Laïcité, 4ème épisode : C’est quoi une religion ?
La question qui tue : c’est quoi une religion ?
Cet épisode, sur la question, encore, du sens des mots, sera plutôt fait pour inquiéter que pour rassurer. Le mot laïcité, c’était compliqué, à cause de sa référence à trois moments historiques (la loi, la constitution, la charte), à cause aussi des domaines d’utilisation des termes public et privé. Mais le mot religion, à un moment où on parle de la « question religieuse », du « retour du religieux », de la « crise du sens », de l’« islamophobie », et où on peut considérer que « notre » laïcité est en danger, lui aussi doit être interrogé. Avec des remarques et questions simples : « religion », ça fait beaucoup penser à guerre, intolérance, séparation des cultures. Lorsque Benoit XVI, en 2006 parle des « racines chrétiennes » de l’Europe (discours de Ratisbonne), parle-t-il de culture ou de religion ? Veut-il rassembler toutes les cultures qui ont fait et font l’Europe en leur attribuant une même origine religieuse,-chrétienne‑, et en excluant les autres? Il se trouve d’autre part que beaucoup de cultes religieux se sont transformés avec le temps en habitudes culturelles plus ou moins indifférentes à leur sens initial : manger maigre le vendredi, ne pas supporter la viande de porc, ne pas travailler pour des fêtes « religieuses », c’est du cultuel ou du culturel ?
Il faut y regarder de plus près.
Un Dieu, des dieux, des religions ?
Comment définir une religion ? À partir de celles qui existent ? Aujourd’hui, en France, il y a des catholiques, des musulmans, des protestants (parmi lesquels des évangéliques, dont le nombre va croissant), des juifs, des bouddhistes, des adeptes de différentes sectes, et des athées. Sans se demander en quoi une secte n’est pas une religion, on peut s’interroger : dans cette énumération, il y a bien, semble-t-il, deux intrus : l’athéisme et le bouddhisme. Car Bouddha n’est pas un dieu ! Et pourtant le bouddhisme n’est pas seulement qualifié comme sagesse. Il y aurait donc des religions sans dieu(x) et des dieux sans religions ? Oui, ce n’est pas le dieu qui fait la religion. Le « déisme » est une croyance en un Dieu créateur, il est sans culte, sans dogme, sans Révélation. On le distingue du « théisme » (monothéismes, polythéismes) qui donne au(x) dieu(x) une place morale et des capacités d’intervention sur le monde terrestre, en plus de l’avoir créé. Il y a eu pas mal de libres penseurs déistes, mais ils pouvaient être aussi protestants ou athées ; leur point commun, c’est qu’ils refusaient le pouvoir du catholicisme et de sa hiérarchie dogmatique.
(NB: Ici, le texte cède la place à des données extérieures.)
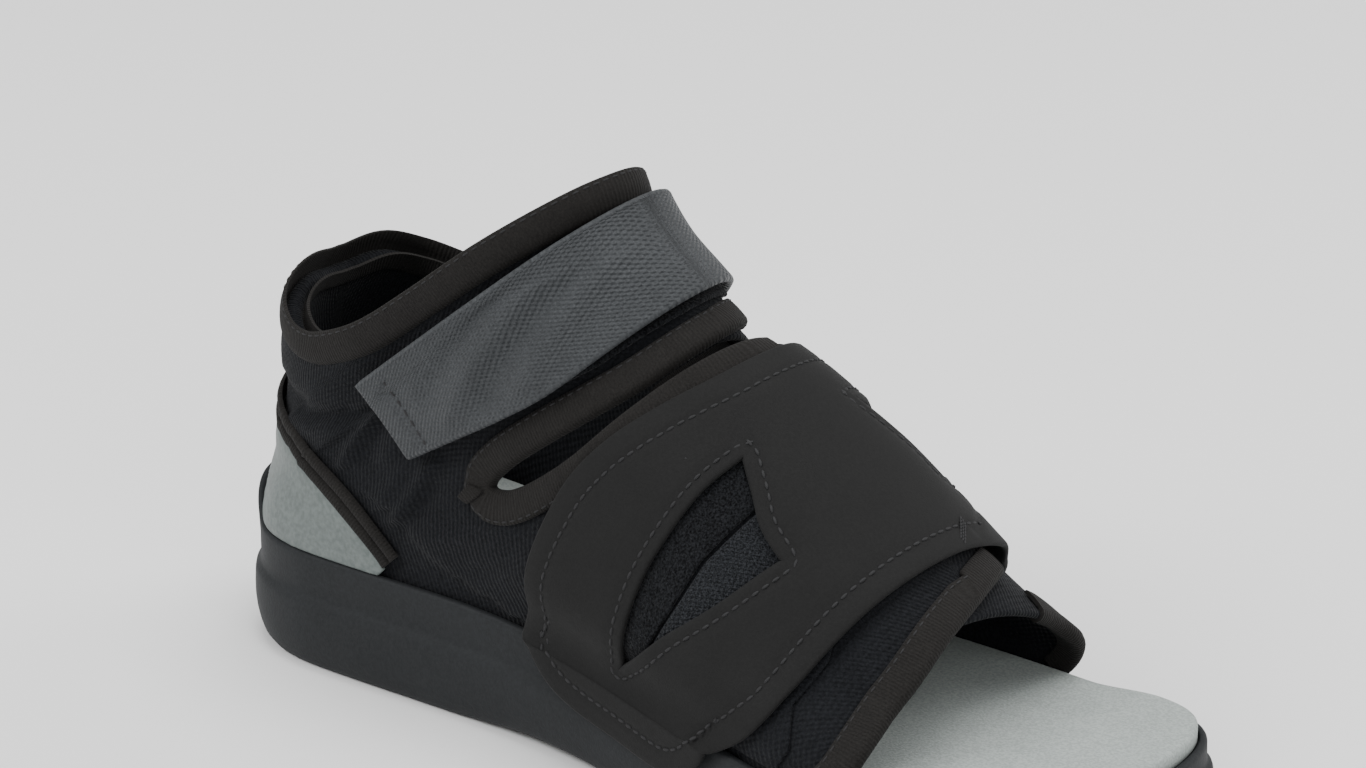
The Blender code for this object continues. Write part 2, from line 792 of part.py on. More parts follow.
def start():
    for old in list(bpy.data.objects):
        bpy.data.objects.remove(old)
    for name in (PARTS, CUTTERS):
        bpy.context.scene.collection.children.link(bpy.data.collections.new(name))


def give_finish(made, name):
    made.data.materials.append(finish(name))


# Sole and insole


def ring_at(inset, height):
    """One ring of the sole at an inset, with its height from a function of x."""
    flat = inset_ring(OUTLINE, inset)
    return np.column_stack([flat, height(flat[:, 0])])


def stack_rings(name, rings):
    """Solid through rings round the outline, closed by strips from side to side."""
    size = len(OUTLINE)
    faces = []
    for i in range(len(rings) - 1):
        for k in range(size):
            a, b = i * size + k, i * size + (k + 1) % size
            faces.append((a, b, b + size, a + size))
    for top, start_index in ((False, 0), (True, (len(rings) - 1) * size)):
        for k in range(HALF - 1):
            lateral = [start_index + k, start_index + k + 1]
            medial = [start_index + (size - k - 1) % size, start_index + (size - k) % size]
            face = list(dict.fromkeys(lateral + medial))
            faces.append(tuple(face if top else reversed(face)))
    return make_object(name, np.vstack(rings), faces)


def make_sole():
    rings = []
    for steps, share in SIDE_RINGS:
        def height(x, share=share):
            return bottom_height(x) + (side_height(x) - bottom_height(x)) * share
        rings.append(ring_at(steps * SIDE_STEP, height))
    lift = 0.0012
    edge_inset = SIDE_RINGS[-1][0] * SIDE_STEP * (1 - 0.8 * (1 - smooth(OUTLINE[:, 0], 0, 0.05 * LENGTH)))
    rings.append(ring_at(edge_inset, lambda x: rim_height(x) - lift))
    rings.append(ring_at(edge_inset + 0.4 * lift, rim_height))
    rings.append(ring_at(RIM_WIDTH, rim_height))
    rings.append(ring_at(RIM_WIDTH, seat_height))
    sole = stack_rings("sole", rings)
    give_finish(sole, "sole")
    cut_grooves(sole)


def cut_grooves(sole):
    """Cross grooves in the tread of the heel and of the forefoot, clear of the sole's edge."""
    lateral, medial = outline_halves()
    order = np.argsort(lateral[:, 0])
    shell = bmesh.new()
    for low, high in ((0.12, 0.33), (0.60, 0.84)):
        count = int((high - low) * LENGTH / GROOVE_PITCH)
        for i in range(count + 1):
            x = low * LENGTH + i * GROOVE_PITCH
            near = np.interp(x, lateral[order, 0], lateral[order, 1]) + GROOVE_MARGIN
            far = np.interp(x, medial[order, 0], medial[order, 1]) - GROOVE_MARGIN
            box = bmesh.ops.create_cube(shell, size=1)["verts"]
            top = bottom_height(x) + GROOVE_DEPTH
            bmesh.ops.scale(shell, verts=box, vec=(GROOVE_WIDTH, far - near, 2 * top))
            middle = Vector((x, 0.5 * (near + far), 0)) + Vector(SHIFT)
            bmesh.ops.translate(shell, verts=box, vec=middle)
    mesh = bpy.data.meshes.new("groove_cutter")
    shell.to_mesh(mesh)
    shell.free()
    cutter = bpy.data.objects.new("groove_cutter", mesh)
    cutter.hide_render = True
    cutter.display_type = "WIRE"
    bpy.data.collections[CUTTERS].objects.link(cutter)
    cut = sole.modifiers.new("grooves", "BOOLEAN")
    cut.operation = "DIFFERENCE"
    cut.solver = "EXACT"
    cut.object = cutter


def make_insole():
    """Flat foam insole, inside the upper along the foot and out to the rim at the open toe."""
    front = smooth(OUTLINE[:, 0], 0.84 * LENGTH, 0.91 * LENGTH)
    inset = (FEATHER + INSOLE_GAP) * (1 - front) + (RIM_WIDTH + LAYER_GAP) * front
    rings = [
        ring_at(inset + 0.0006, lambda x: seat_height(x) + GAP),
        ring_at(inset, lambda x: seat_height(x) + GAP + 0.2 * INSOLE_THICK),
        ring_at(inset, lambda x: seat_height(x) + GAP + 0.8 * INSOLE_THICK),
        ring_at(inset + 0.0010, lambda x: seat_height(x) + GAP + INSOLE_THICK),
    ]
    give_finish(stack_rings("insole", rings), "insole")


# Upper


def counter_edge(side):
    """Front edge of the counter on one side, from the sole up to the back seam."""
    curve = []
    for x, rise in through(COUNTER_EDGE, 5):
        curve.append(closest(np.array([x * LENGTH, HEEL_SEAT + rise * BACK_RISE]), side, (0, 2)))
    back = np.interp(COUNTER_TOP, [row[2] for row in BACK_ROWS], [1 + row[0] for row in BACK_ROWS])
    curve = np.array(curve + [(back, side)])
    return by_length(curve, EDGE_STEP)


def side_curve(points, side):
    return np.array([(u, side * w) for u, w in points])


def upper_loop(side, front, reach, fore_reach):
    """Outline of one half of the upper on the last, from the front of the sole line round to the toe edge."""
    top = COLLAR_EDGE[0][0]
    slot = SLOT_EDGE
    base = np.vstack([straight_run(front[-1][0], 1.0, side)[:-1], straight_run(1.0, top, side)])
    collar = edge(list(side_curve(COLLAR_EDGE, side)) + [(COLLAR_EDGE[-1][0], -side * reach)])
    rear = [(slot[0][0] + 0.03, -side * reach)] + list(side_curve(slot, side))
    fore = [(slot[-1][0] - 0.015, -side * fore_reach)]
    opening = edge(rear + fore, 0.8 * EDGE_STEP)
    toe = edge(front)
    flap = edge([tuple(collar[-1]), tuple(opening[0])])
    tail = edge([tuple(opening[-1]), tuple(toe[0])])
    return np.vstack([base, collar[1:], flap[1:-1], opening, tail[1:-1], toe[:-1]])


def make_upper():
    upper = Sheet()
    loop = upper_loop(-1, LATERAL_FRONT, ANKLE_REACH, LATERAL_REACH)
    upper.add(*triangulate([loop]), lateral_inner, lateral_outer)
    loop = upper_loop(1, MEDIAL_FRONT, ANKLE_REACH, MEDIAL_REACH)
    upper.add(*triangulate([loop]), medial_inner, medial_outer)
    give_finish(upper.solid("upper"), "upper")


def make_counter():
    """Smooth counter round the back of the heel, down to the sole's rim."""
    inner, outer = layer(COUNTER_GAP, COUNTER_THICK)
    lift = WALL + COUNTER_GAP + COUNTER_THICK
    counter = Sheet()
    for side in (-1, 1):
        back = np.linspace(1.0, 1.4, 801)
        height = on_last(back, np.full_like(back, float(side)), np.full_like(back, lift))
        seam_u = back[height[:, 2] > rim_height(height[:, 0]) + LIP_GAP].min()
        top = counter_edge(side)
        crossing = np.array([rim_crossing(u, side, lift) if u < seam_u else side for u in top[:, 0]])
        top = top[np.abs(top[:, 1]) < np.abs(crossing) - 0.02 * (top[:, 0] < seam_u)]
        low_u = np.arange(top[0, 0], seam_u - 0.005, 0.02)
        low = np.array([(u, rim_crossing(u, side, lift)) for u in low_u])
        seam = straight_run(seam_u, top[-1, 0], side)
        counter.add(*triangulate([np.vstack([low, seam, top[-2::-1]])]), inner, outer)
    give_finish(counter.solid("heel_counter"), "counter")


# Bindings, pad and straps


def clear_of_rim(curve, lift):
    """The stretch of an edge that lies over the sole's rim."""
    limit = np.array([abs(rim_crossing(u, 1 if w > 0 else -1, lift)) if u < 1 else 1.01 for u, w in curve])
    return curve[np.abs(curve[:, 1]) < limit - 0.01]


def make_counter_binding():
    """Doubled tape over the counter's front edge, with a groove down its middle."""
    inner, outer = layer(COUNTER_GAP, COUNTER_BINDING_THICK)
    groove = ((0.04, 1), (0.44, 1), (0.50, 0.45), (0.56, 1), (1.0, 1))
    curve = clear_of_rim(np.vstack([counter_edge(-1), counter_edge(1)[-2::-1]]), WALL + 2 * COUNTER_GAP)
    give_finish(tape("counter_binding", curve, COUNTER_BINDING_WIDTH, -1, inner, outer, groove), "binding")


def make_collar_binding():
    """Tape over the collar's edge, from one ankle flap round the back to the other."""
    inner, outer = layer(LAYER_GAP, BINDING_THICK)
    lateral = edge([(COLLAR_EDGE[-1][0], ANKLE_REACH)] + list(side_curve(COLLAR_EDGE[::-1], -1)))
    medial = edge(side_curve(COLLAR_EDGE, 1))
    medial = medial[medial[:, 1] > ANKLE_REACH + 0.05]
    curve = np.vstack([lateral, medial[1:]])
    give_finish(tape("collar_binding", curve, BINDING_WIDTH, -1, inner, outer), "binding")


def make_slot_bindings():
    """Tapes round the slot between the ankle flap and the forefoot flap, one on each side."""
    inner, outer = layer(LAYER_GAP, BINDING_THICK)
    rear, fore = SLOT_EDGE[0][0], SLOT_EDGE[-1][0]
    lateral = [(rear + 0.02, ANKLE_REACH - 0.02)] + list(side_curve(SLOT_EDGE, -1)) + [(fore - 0.006, 0.06)]
    curve = edge(lateral, 0.8 * EDGE_STEP)
    give_finish(tape("slot_binding_lateral", curve, BINDING_WIDTH, -1, inner, outer), "binding")
    curve = edge(side_curve(SLOT_EDGE, 1), 0.8 * EDGE_STEP)
    half = int(np.argmax(curve[:, 1]))
    keep = curve[:, 1] > np.where(np.arange(len(curve)) < half, ANKLE_REACH, LATERAL_REACH) + 0.05
    inner, outer = (lambda u, w: medial_outer(u, w) + LAYER_GAP), (
        lambda u, w: medial_outer(u, w) + LAYER_GAP + BINDING_THICK)
    give_finish(tape("slot_binding_medial", curve[keep], BINDING_WIDTH, 1, inner, outer), "binding")


def make_front_bindings():
    """Tapes over the front edges of the two forefoot flaps."""
    inner, outer = layer(LAYER_GAP, BINDING_THICK)
    curve = clear_of_rim(edge(LATERAL_FRONT), WALL + LAYER_GAP)
    give_finish(tape("flap_binding_lateral", curve, BINDING_WIDTH, -1, inner, outer), "binding")
    inner, outer = (lambda u, w: medial_outer(u, w) + LAYER_GAP), (
        lambda u, w: medial_outer(u, w) + LAYER_GAP + BINDING_THICK)
    curve = edge(MEDIAL_FRONT)
    curve = clear_of_rim(curve[curve[:, 1] > LATERAL_REACH + 0.04], WALL + LAYER_GAP)
    give_finish(tape("flap_binding_medial", curve, BINDING_WIDTH, 1, inner, outer), "binding")


def make_ankle_pad():
    """Loop fastening pad on the lateral ankle flap."""
    sheet = Sheet()
    closed = list(PAD_EDGE) + [PAD_EDGE[0]]
    loop = np.vstack([edge([a, b])[:-1] for a, b in zip(closed, closed[1:])])
    sheet.add(*triangulate([loop]), *layer(LAYER_GAP, PAD_THICK))
    give_finish(sheet.solid("ankle_pad"), "pad")


def make_ankle_strap():
    """Webbing strap over the ankle, its square end on the lateral side."""
    sheet = Sheet()
    top, low = edge(ANKLE_STRAP_TOP), edge(ANKLE_STRAP_LOW)
    medial_end = edge([tuple(top[-1]), tuple(low[0])])
    lateral_end = edge([tuple(low[-1]), tuple(top[0])])
    loop = np.vstack([top[:-1], medial_end[:-1], low[:-1], lateral_end[:-1]])
    sheet.add(*triangulate([loop]), *layer(LAYER_GAP + PAD_THICK + ANKLE_STRAP_GAP, ANKLE_STRAP_THICK))
    give_finish(sheet.solid("ankle_strap"), "webbing")


def make_forefoot_strap():
    """Broad strap over the instep with a leaf-shaped window on each side, down over the sole laterally."""
    sheet = Sheet()
    outline = list(STRAP_REAR) + list(STRAP_END) + list(STRAP_FRONT)
    around = by_length(through(outline), EDGE_STEP, strap_place)
    medial_end = edge([STRAP_FRONT[-1], STRAP_REAR[0]])
    loops = [np.vstack([around[:-1], medial_end[:-1]])]
    for side in (-1, 1):
        leaf = [(u, -side * w + (0 if side < 0 else -WINDOW_SHIFT)) for u, w in WINDOW]
        leaf = [(u, w if side > 0 else -abs(w)) for u, w in leaf]
        loops.append(edge(leaf + [leaf[0]], 0.8 * EDGE_STEP)[:-1])
    sheet.add(*triangulate(loops), *layer(STRAP_LIFT, FORE_STRAP_THICK), strap_place)
    give_finish(sheet.solid("forefoot_strap"), "strap")


def main():
    start()
    make_sole()
    make_insole()
    make_upper()
    make_counter()
    make_counter_binding()
    make_collar_binding()
    make_slot_bindings()
    make_front_bindings()
    make_ankle_pad()
    make_ankle_strap()
    make_forefoot_strap()


main()
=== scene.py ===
import math

import bmesh
import bpy
import numpy as np
from mathutils import Matrix, Vector
from mathutils.geometry import delaunay_2d_cdt


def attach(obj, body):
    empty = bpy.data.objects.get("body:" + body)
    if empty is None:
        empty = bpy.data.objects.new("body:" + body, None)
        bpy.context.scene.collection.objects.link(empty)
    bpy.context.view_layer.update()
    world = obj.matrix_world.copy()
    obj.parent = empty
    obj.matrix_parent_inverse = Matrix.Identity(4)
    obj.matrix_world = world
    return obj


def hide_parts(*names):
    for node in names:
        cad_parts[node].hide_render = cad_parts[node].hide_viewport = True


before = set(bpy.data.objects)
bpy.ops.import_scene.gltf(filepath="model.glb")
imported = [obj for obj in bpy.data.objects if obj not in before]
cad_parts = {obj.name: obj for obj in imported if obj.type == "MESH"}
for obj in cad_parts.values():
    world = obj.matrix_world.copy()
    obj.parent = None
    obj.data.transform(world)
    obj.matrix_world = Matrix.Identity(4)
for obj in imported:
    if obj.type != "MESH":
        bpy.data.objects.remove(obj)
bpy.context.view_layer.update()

# Camera
# It keeps the photograph's angle to the shoe. The aim point, in metres, shows at the aim pixel
# of the 1366 by 768 frame, and the focal length is in the same pixels.
FRAME_WIDTH = 1366
FRAME_HEIGHT = 768
FOCAL_PIXELS = 4639
CAMERA_AZIMUTH = math.radians(40.8)
CAMERA_ELEVATION = math.radians(21.0)
CAMERA_DISTANCE = 1.2772
AIM = Vector((-0.0418, 0.0541, 0.0197))
AIM_PIXEL = (700, 560)
SENSOR_WIDTH = 36.0

cam_back = Vector((math.sin(CAMERA_AZIMUTH) * math.cos(CAMERA_ELEVATION),
                   -math.cos(CAMERA_AZIMUTH) * math.cos(CAMERA_ELEVATION),
                   math.sin(CAMERA_ELEVATION)))
cam_right = Vector((math.cos(CAMERA_AZIMUTH), math.sin(CAMERA_AZIMUTH), 0))
cam_up = cam_back.cross(cam_right)
aim_ray = (cam_right * (AIM_PIXEL[0] - FRAME_WIDTH / 2) - cam_up * (AIM_PIXEL[1] - FRAME_HEIGHT / 2))
camera_data = bpy.data.cameras.new("camera")
camera_data.sensor_width = SENSOR_WIDTH
camera_data.lens = FOCAL_PIXELS * SENSOR_WIDTH / FRAME_WIDTH
camera_data.clip_end = 50
camera = bpy.data.objects.new("camera", camera_data)
camera.matrix_world = Matrix.Translation(AIM - CAMERA_DISTANCE * (aim_ray / FOCAL_PIXELS - cam_back)) @ (
    Matrix((cam_right, cam_up, cam_back)).transposed().to_4x4())
bpy.context.scene.collection.objects.link(camera)
bpy.context.scene.camera = camera

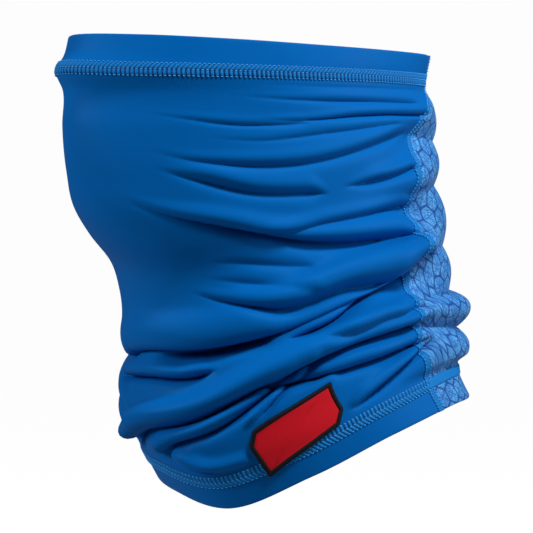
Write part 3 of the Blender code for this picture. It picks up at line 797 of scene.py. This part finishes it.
class GaiterSizes(bpy.types.PropertyGroup):
    """Sizes of the stitching and the finish"""

    stitch_pitch: bpy.props.FloatProperty(
        name="Stitch pitch",
        description="Distance between two rungs of the cover stitch",
        default=0.0026,
        min=0.001,
        subtype="DISTANCE",
        unit="LENGTH",
    )
    seam_pitch: bpy.props.FloatProperty(
        name="Seam pitch",
        description="Distance between two loops of the flat seam",
        default=0.0019,
        min=0.0005,
        subtype="DISTANCE",
        unit="LENGTH",
    )
    thread: bpy.props.FloatProperty(
        name="Thread radius",
        description="Radius of the needle thread",
        default=0.00027,
        min=0.00005,
        subtype="DISTANCE",
        unit="LENGTH",
    )
    patch_rise: bpy.props.FloatProperty(
        name="Patch rise",
        description="Thickness of the patch",
        default=0.0010,
        min=0.0003,
        subtype="DISTANCE",
        unit="LENGTH",
    )
    panel_rows: bpy.props.IntProperty(
        name="Rows",
        description="Rows of points down each panel",
        default=235,
        min=20,
        max=400,
    )
    panel_columns: bpy.props.IntProperty(
        name="Columns",
        description="Columns of points across the front panel",
        default=208,
        min=40,
        max=600,
    )


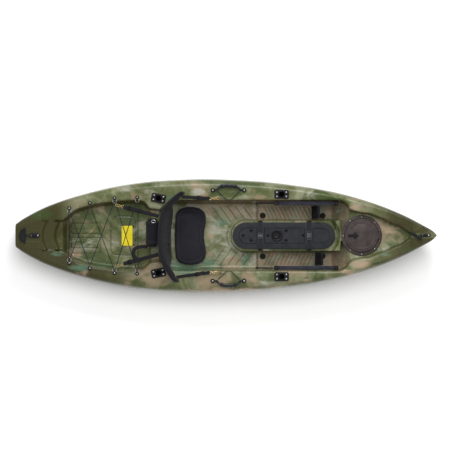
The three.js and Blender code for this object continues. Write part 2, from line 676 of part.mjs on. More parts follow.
// The backrest's front face at mid height, from the port wing to the starboard wing, each point as
// [x, y, lower edge, upper edge].
const BACK = [
  [-300, 288, 352, 455], [-340, 252, 340, 470], [-378, 214, 335, 488], [-402, 170, 200, 502],
  [-420, 95, 160, 518], [-428, 0, 158, 520], [-424, -95, 160, 518], [-412, -165, 200, 502],
  [-392, -222, 335, 488], [-368, -268, 340, 470], [-342, -312, 352, 455],
];

function backrest() {
  const rings = BACK.map(([x, y, low, high], i) => {
    const before = BACK[Math.max(i - 1, 0)];
    const after = BACK[Math.min(i + 1, BACK.length - 1)];
    const along = new THREE.Vector2(after[0] - before[0], after[1] - before[1]).normalize();
    const back = new THREE.Vector2(along.y, -along.x).multiplyScalar(BACK_THICK);
    const corners = [
      [0.15, low], [0, low + 10], [0, high - 10], [0.15, high],
      [0.85, high], [1, high - 10], [1, low + 10], [0.85, low],
    ];
    return corners.map(([depth, z]) => {
      return new THREE.Vector3(x + back.x * depth - (z - BACK_MIDDLE) * RECLINE, y + back.y * depth, z);
    });
  });
  return loft(rings);
}

// A snap hook between two points: a flat link with a long eye.
function snapHook(from, to) {
  const length = Math.hypot(...from.map((v, i) => to[i] - v));
  const link = stadium(-length / 2, length / 2, 9);
  link.holes = [stadium(-length / 2 + 5, length / 2 - 20, 4.5, new THREE.Path())];
  return bar(from, to, 0, 0, raised(link, -2.5, 2.5, 5));
}

const SEAT_EYE = { x: -42, y: 271, reach: 12 };
const REAR_HOOK_HEIGHT = 330;

function seat() {
  piece("seat_pad", seatPad(), FABRIC);
  piece("seat_back", backrest(), FABRIC);
  piece("seat_bag", block(-575, -488, -85, 125, 292, 405), FABRIC);
  bothSides((label, side) => {
    const { x, y, reach } = SEAT_EYE;
    const deck = deckUnder(x - reach, x + reach, side * (y - 9), side * (y + 11));
    const plate = raised(stadium(x - reach, x + reach, 7), 0, 5, 4);
    const bend = [[-10, 2], [-8, 11], [0, 15], [8, 11], [10, 2]];
    const bail = tube(bend.map(([along, up]) => [x + along, 0, up]), WIRE_R, 6);
    piece(`seat_eye_${label}`, joined(plate, bail).translate(0, side * y, deck), STEEL);
    const wing = side > 0 ? BACK[0] : BACK.at(-1);
    const wingEnd = [wing[0] + 10, wing[1] - side * 8, 400];
    piece(`front_strap_${label}`, bar(wingEnd, [-124, side * 268, deck + 22], 24, 3), WEBBING);
    const frontHook = snapHook([-60, side * 270, deck + 15], [-121, side * 268, deck + 21]);
    piece(`front_hook_${label}`, frontHook, BRASS);
    const strapEnd = [-733, side * 204, REAR_HOOK_HEIGHT + 7];
    piece(`rear_strap_${label}`, bar([-490, side * 142, 408], strapEnd, 28, 3), WEBBING);
    const hookAft = [-794, side * 222, REAR_HOOK_HEIGHT];
    const hookFore = [-737, side * 205.5, REAR_HOOK_HEIGHT + 6];
    piece(`rear_hook_${label}`, snapHook(hookAft, hookFore), BRASS);
  });
}
seat();

export default kayak;
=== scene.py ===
"""Looks of a sit-on-top fishing kayak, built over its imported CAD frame.

The shapes are written in millimetres in the row frame: +X is the bow, +Y is port and +Z is up.
"""

import math

import bpy
import numpy as np
from mathutils import Matrix, Vector


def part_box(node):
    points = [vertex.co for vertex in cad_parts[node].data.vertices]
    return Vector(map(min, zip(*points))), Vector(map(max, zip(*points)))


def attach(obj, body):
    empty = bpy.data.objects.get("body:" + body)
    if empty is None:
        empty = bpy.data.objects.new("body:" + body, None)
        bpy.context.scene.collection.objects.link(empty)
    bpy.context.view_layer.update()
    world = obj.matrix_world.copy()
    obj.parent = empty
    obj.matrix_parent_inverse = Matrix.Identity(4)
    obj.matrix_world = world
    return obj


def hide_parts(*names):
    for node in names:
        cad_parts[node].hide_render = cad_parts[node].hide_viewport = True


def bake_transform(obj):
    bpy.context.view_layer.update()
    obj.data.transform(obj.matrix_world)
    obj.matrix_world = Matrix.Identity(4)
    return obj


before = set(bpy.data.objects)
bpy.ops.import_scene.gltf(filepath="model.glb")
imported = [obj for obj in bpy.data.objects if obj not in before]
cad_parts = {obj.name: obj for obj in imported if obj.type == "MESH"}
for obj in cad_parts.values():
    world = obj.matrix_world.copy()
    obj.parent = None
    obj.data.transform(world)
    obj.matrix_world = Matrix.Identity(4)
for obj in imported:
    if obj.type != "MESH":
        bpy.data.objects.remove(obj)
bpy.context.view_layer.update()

MM = 0.001
STERN, BOW = -1525.0, 1525.0
HATCH_X = 986.0
CONSOLE_X, CONSOLE_R = 148.0, 108.0  # centre and radius of the console's aft end
SCUPPERS = [(270, 149), (707, 147)]
ROD_HOLDERS = [("rear", -488, 271, 11), ("front", 405, 298, 0)]
SIDES = [("port", 1), ("starboard", -1)]

# ---- Lines and outlines ----


def linear(pairs):
    xs, values = zip(*pairs)
    return lambda x: np.interp(x, xs, values)


def smooth(pairs):
    """A curve through (x, value) pairs that never overshoots them."""
    xs, values = (np.array(column, float) for column in zip(*pairs))
    slope = np.diff(values) / np.diff(xs)
    before, after = slope[:-1], slope[1:]
    same_way = before * after > 0
    middle = np.where(same_way, 2 * before * after / np.where(same_way, before + after, 1), 0)
    tangent = np.concatenate([slope[:1], middle, slope[-1:]])

    def line(x):
        x = np.asarray(x, float)
        i = np.clip(np.searchsorted(xs, x) - 1, 0, len(slope) - 1)
        width = xs[i + 1] - xs[i]
        t = np.clip((x - xs[i]) / width, 0, 1)
        ease = t * t * (3 - 2 * t)
        bend = width * t * (1 - t) * (tangent[i] * (1 - t) - tangent[i + 1] * t)
        return values[i] * (1 - ease) + values[i + 1] * ease + bend

    return line


def softened(line, reach):
    """The line averaged over reach each way, which rounds its corners."""
    shares = np.linspace(-1, 1, 9)
    weights = 1.15 - np.abs(shares)
    weights /= weights.sum()
    return lambda x: sum(w * line(x + reach * s) for w, s in zip(weights, shares))


def step(edge0, edge1, value):
    t = np.clip((value - edge0) / (edge1 - edge0), 0, 1)
    return t * t * (3 - 2 * t)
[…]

Croyance et connaissance, foi et savoir
Bien qu’il ne soit pas religieux, un athée est aussi un croyant : il croit qu’il n’y a pas de Dieu, mais il n’en sait rien, car le propre d’une croyance c’est de ne pouvoir rien prouver. Le domaine de la croyance dépasse l’ordre du raisonnement logique et de la méthode expérimentale. La croyance concerne l’ordre des valeurs (le bien/ le mal, le juste /l’injuste) et pas seulement celui des vérités logiques ou scientifiques (le vrai /le faux). Or qui dira que quelque chose est mauvais ou injuste, en se servant de sa seule raison, et pour tout l’univers ? « Il n’est pas contraire à la raison de préférer la destruction du monde à une égratignure de mon doigt », disait Hume philosophe sceptique du XVIIIe siècle.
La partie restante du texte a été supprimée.